Do-It-Yourself Marketing Research
MacFarlane, Ian, Management Review
Most company executives know that they need to conduct careful marketing research before they prepare to market abroad. Knowing what to do is not the same as knowing how to get it done, however. Because many small- and medium-sized firms are looking at international markets for the first time these days, they frequently go charging off in the wrong direction-or spend tremendous sums on market research. In reality, a great deal of market research can be accomplished for very little money-if you know where to look.
When we are asked to help answer international marketing research questions, we try very hard not to reinvent the wheel or redo research that is readily available. One of the first things we do is check established sources of information on countries, products, markets, competitors, and whatever else our client needs. This typically involves at least seven steps before we are ready to start the primary international marketing research project. These steps can be broken down as follows:
1. Check reference information on countries, products, markets and competitors. We check to see if any multi-client studies have already been done on the area of interest. It may be possible to purchase the needed information at a much more reasonable price than it would cost to conduct a proprietary marketing research project.
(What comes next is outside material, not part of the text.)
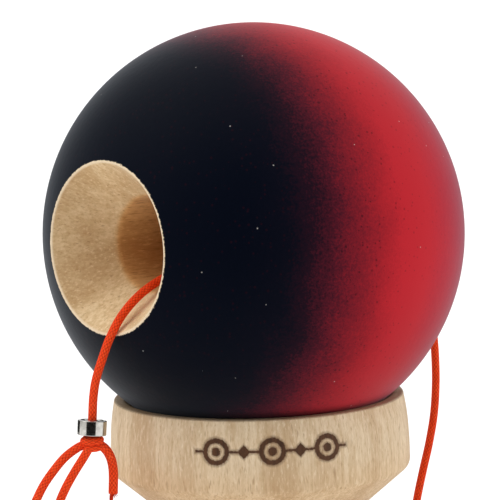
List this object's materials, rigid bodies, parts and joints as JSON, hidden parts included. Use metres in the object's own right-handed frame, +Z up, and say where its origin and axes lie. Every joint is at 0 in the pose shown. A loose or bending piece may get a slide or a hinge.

We start by looking for studies in the publications:
* MarketSearch, the International Directory of Published Market Research. This annual directory provides more than 18,000 multi-client study references throughout the world; it is subdivided by subject based on British SIC classifications.
* FINDEX, the Directory of Market Research Reports, Studies and Surveys. This directory includes company and industry research from Wall Street as well as a variety of multi-client studies published by research firms throughout the world. Coverage is stronger domestically than it is internationally, however.
* Marketing Surveys Index (MSI) includes virtually all international multi-client studies; this directory tends to be most current because it is updated 10 times per year by supplements sent via airmail from London. The subject index is alphabetical, complete, and the coverage is clearly international.
It is also useful to check some general reference guides:
* The European and Far East Regional Directories, published by The Market Research Society in London.
* Croner's A-Z of Business Information Sources. This directory includes categories for company, product, and market information divided for consumer and industrial/commercial markets, and the scope is clearly international.
* Consumer Japan. This publication covers major consumer markets in Japan with specific information on markets, products and key commercial organizations.
* Consumer Europe. This resource covers over 500 products bought by consumers in 17 West European countries; it provides market data and trends for six years through 1988 plus forecasts through 1992. It also includes a directory of major companies.
* Croner's Europe. Here you will find current updates on all EC proceedings of possible interest to international marketers.
Country directories such as Ireland 1990 and publications of industrial development organizations such as the Scottish Development Agency are also useful. Similar publications are available for Japan from JETRO, as well as other national industrial development agencies.
Marketing information is frequently available in published form. We check the European Directory of Consumer Goods Manufacturers, the European Directory of Retailers and Wholesalers, the European Consumer Electronics Directory, the European Electrical Appliances Directory, the European Drinks Marketing Directory, and a variety of similar publications that cover foods, household chemicals, cosmetics, toiletries, and other product categories. …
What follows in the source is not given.